*TASK PROMPT*.
In the listing below, find the line with "knuckle_height = 26.0", then repeat exactly every line from the top through that one.

*EXERCISE INPUTS*.
□ □ □

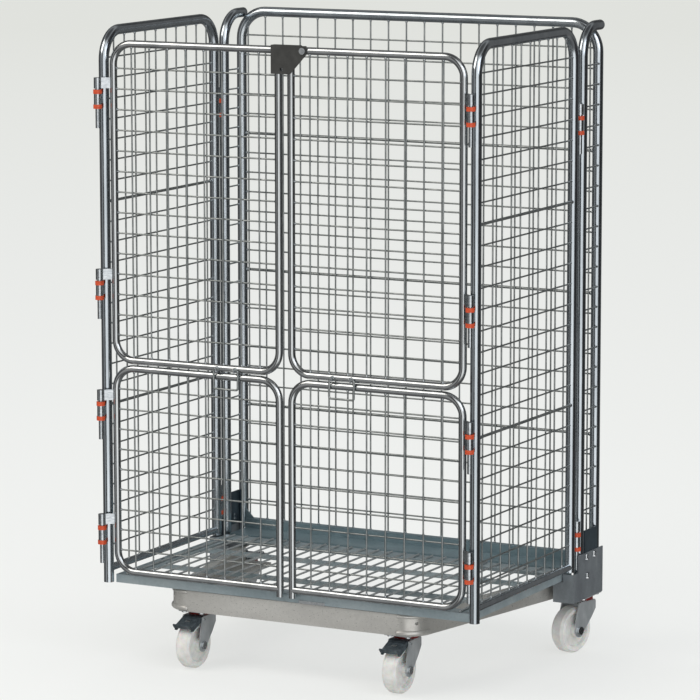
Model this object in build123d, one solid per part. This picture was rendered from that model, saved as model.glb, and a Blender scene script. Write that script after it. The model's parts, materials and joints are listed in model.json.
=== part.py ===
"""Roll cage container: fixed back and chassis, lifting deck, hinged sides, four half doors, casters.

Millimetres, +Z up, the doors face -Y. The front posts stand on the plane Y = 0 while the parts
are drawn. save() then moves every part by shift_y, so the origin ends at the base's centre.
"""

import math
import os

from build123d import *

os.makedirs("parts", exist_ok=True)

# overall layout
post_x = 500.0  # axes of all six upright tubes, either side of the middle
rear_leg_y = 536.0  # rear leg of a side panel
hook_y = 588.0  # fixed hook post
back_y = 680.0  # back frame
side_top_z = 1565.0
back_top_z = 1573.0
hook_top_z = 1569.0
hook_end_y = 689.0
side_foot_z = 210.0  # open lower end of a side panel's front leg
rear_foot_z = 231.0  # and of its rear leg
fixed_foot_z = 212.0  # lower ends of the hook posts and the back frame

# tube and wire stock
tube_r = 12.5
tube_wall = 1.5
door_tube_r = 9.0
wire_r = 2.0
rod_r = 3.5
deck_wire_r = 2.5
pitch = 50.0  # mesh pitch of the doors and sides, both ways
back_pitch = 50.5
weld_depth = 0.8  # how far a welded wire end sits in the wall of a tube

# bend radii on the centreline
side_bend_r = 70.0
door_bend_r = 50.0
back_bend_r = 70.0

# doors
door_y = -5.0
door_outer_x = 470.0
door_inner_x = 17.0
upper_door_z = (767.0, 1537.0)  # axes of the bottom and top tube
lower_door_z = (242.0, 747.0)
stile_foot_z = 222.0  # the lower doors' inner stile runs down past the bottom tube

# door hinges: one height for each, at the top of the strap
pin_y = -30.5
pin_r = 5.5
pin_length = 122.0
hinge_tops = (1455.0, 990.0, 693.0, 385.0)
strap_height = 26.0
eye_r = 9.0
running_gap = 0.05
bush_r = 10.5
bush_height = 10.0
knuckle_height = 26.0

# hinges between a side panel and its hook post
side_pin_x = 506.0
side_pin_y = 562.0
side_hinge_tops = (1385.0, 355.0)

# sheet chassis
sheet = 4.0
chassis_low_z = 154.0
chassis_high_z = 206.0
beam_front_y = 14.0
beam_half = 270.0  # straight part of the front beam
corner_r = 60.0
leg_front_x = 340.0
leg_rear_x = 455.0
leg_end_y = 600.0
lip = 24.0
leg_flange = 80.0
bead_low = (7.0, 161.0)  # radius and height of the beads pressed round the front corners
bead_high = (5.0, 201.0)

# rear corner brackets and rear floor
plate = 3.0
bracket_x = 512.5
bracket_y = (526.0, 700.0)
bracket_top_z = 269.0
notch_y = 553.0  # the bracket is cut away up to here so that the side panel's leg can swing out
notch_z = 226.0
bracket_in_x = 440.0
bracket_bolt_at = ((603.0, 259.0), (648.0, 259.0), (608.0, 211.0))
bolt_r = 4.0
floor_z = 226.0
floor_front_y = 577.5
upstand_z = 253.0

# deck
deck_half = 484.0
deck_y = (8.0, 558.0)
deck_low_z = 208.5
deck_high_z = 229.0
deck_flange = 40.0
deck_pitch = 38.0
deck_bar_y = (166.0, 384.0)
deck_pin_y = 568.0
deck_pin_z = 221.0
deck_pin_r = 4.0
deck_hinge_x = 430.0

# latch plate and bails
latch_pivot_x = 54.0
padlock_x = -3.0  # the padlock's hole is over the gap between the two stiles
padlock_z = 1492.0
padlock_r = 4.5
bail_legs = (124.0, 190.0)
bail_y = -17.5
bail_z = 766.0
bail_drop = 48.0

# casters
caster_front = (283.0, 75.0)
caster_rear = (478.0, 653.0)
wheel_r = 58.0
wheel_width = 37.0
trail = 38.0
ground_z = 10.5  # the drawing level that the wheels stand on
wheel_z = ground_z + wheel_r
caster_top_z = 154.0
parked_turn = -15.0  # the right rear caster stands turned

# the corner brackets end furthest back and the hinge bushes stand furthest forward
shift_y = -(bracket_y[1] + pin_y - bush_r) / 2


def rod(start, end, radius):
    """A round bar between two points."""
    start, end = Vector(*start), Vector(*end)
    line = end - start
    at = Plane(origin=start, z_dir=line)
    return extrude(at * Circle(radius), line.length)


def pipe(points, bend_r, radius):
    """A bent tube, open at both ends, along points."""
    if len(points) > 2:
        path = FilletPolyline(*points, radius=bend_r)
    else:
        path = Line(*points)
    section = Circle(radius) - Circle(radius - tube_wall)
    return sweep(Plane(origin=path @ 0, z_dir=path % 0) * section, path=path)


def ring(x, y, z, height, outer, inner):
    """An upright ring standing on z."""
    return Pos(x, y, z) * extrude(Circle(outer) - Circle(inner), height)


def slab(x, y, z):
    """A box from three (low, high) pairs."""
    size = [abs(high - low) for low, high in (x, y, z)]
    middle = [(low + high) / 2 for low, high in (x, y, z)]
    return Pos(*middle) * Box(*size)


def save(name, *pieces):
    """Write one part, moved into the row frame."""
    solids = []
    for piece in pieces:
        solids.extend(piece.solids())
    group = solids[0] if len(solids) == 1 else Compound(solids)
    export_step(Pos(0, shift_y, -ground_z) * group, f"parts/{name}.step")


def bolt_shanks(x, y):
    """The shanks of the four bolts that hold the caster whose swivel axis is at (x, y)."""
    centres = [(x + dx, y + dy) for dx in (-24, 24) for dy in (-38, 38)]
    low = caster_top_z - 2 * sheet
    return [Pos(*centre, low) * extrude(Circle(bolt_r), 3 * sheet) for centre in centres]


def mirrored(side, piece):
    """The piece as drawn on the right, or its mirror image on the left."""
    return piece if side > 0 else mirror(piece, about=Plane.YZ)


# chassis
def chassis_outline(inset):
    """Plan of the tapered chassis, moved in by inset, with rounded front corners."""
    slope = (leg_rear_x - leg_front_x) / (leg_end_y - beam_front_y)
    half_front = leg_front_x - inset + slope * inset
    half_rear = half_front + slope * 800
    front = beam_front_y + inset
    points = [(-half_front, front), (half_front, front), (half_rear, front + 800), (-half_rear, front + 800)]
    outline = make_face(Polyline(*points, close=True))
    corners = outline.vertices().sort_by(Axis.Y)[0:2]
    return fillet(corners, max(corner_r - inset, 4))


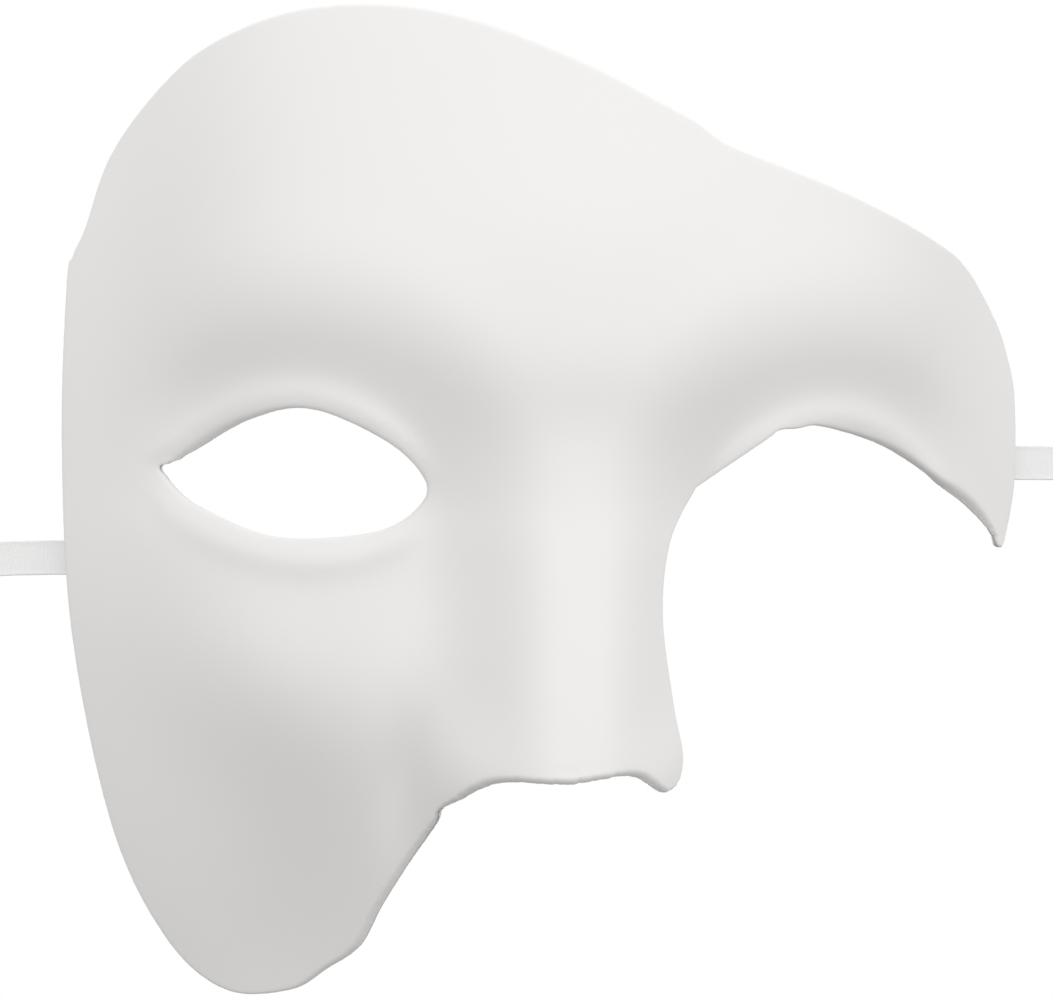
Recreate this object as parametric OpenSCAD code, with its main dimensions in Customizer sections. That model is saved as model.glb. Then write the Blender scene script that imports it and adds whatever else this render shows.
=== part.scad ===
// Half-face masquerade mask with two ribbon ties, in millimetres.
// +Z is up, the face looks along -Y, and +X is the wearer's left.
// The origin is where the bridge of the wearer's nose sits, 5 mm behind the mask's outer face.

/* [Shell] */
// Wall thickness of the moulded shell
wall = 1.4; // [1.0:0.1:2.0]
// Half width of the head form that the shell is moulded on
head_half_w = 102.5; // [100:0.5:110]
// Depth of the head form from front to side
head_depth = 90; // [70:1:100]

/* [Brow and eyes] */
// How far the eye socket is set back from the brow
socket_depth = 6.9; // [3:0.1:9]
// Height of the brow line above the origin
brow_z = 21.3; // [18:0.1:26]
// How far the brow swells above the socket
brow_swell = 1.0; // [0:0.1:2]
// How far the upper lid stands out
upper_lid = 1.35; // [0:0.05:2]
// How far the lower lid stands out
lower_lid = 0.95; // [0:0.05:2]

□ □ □

*CORRECT OUTPUT*.
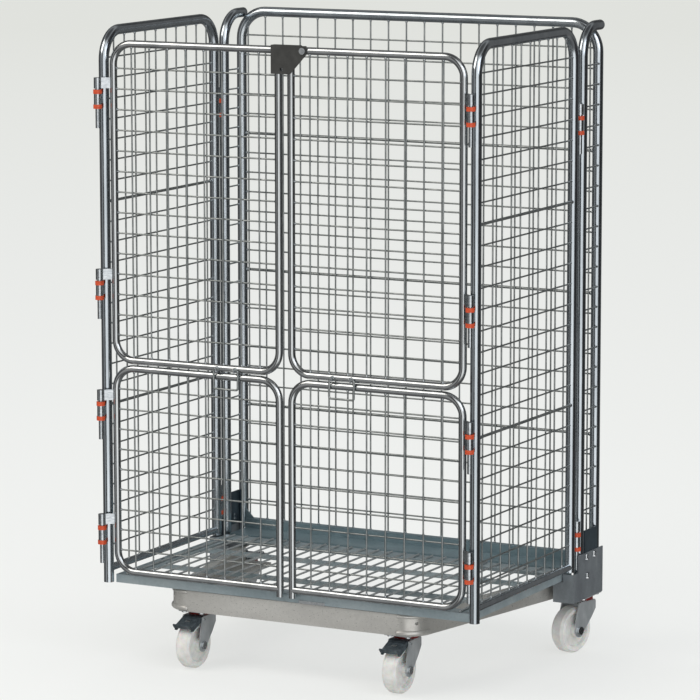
Model this object in build123d, one solid per part. This picture was rendered from that model, saved as model.glb, and a Blender scene script. Write that script after it. The model's parts, materials and joints are listed in model.json.
=== part.py ===
"""Roll cage container: fixed back and chassis, lifting deck, hinged sides, four half doors, casters.

Millimetres, +Z up, the doors face -Y. The front posts stand on the plane Y = 0 while the parts
are drawn. save() then moves every part by shift_y, so the origin ends at the base's centre.
"""

import math
import os

from build123d import *

os.makedirs("parts", exist_ok=True)

# overall layout
post_x = 500.0  # axes of all six upright tubes, either side of the middle
rear_leg_y = 536.0  # rear leg of a side panel
hook_y = 588.0  # fixed hook post
back_y = 680.0  # back frame
side_top_z = 1565.0
back_top_z = 1573.0
hook_top_z = 1569.0
hook_end_y = 689.0
side_foot_z = 210.0  # open lower end of a side panel's front leg
rear_foot_z = 231.0  # and of its rear leg
fixed_foot_z = 212.0  # lower ends of the hook posts and the back frame

# tube and wire stock
tube_r = 12.5
tube_wall = 1.5
door_tube_r = 9.0
wire_r = 2.0
rod_r = 3.5
deck_wire_r = 2.5
pitch = 50.0  # mesh pitch of the doors and sides, both ways
back_pitch = 50.5
weld_depth = 0.8  # how far a welded wire end sits in the wall of a tube

# bend radii on the centreline
side_bend_r = 70.0
door_bend_r = 50.0
back_bend_r = 70.0

# doors
door_y = -5.0
door_outer_x = 470.0
door_inner_x = 17.0
upper_door_z = (767.0, 1537.0)  # axes of the bottom and top tube
lower_door_z = (242.0, 747.0)
stile_foot_z = 222.0  # the lower doors' inner stile runs down past the bottom tube

# door hinges: one height for each, at the top of the strap
pin_y = -30.5
pin_r = 5.5
pin_length = 122.0
hinge_tops = (1455.0, 990.0, 693.0, 385.0)
strap_height = 26.0
eye_r = 9.0
running_gap = 0.05
bush_r = 10.5
bush_height = 10.0
knuckle_height = 26.0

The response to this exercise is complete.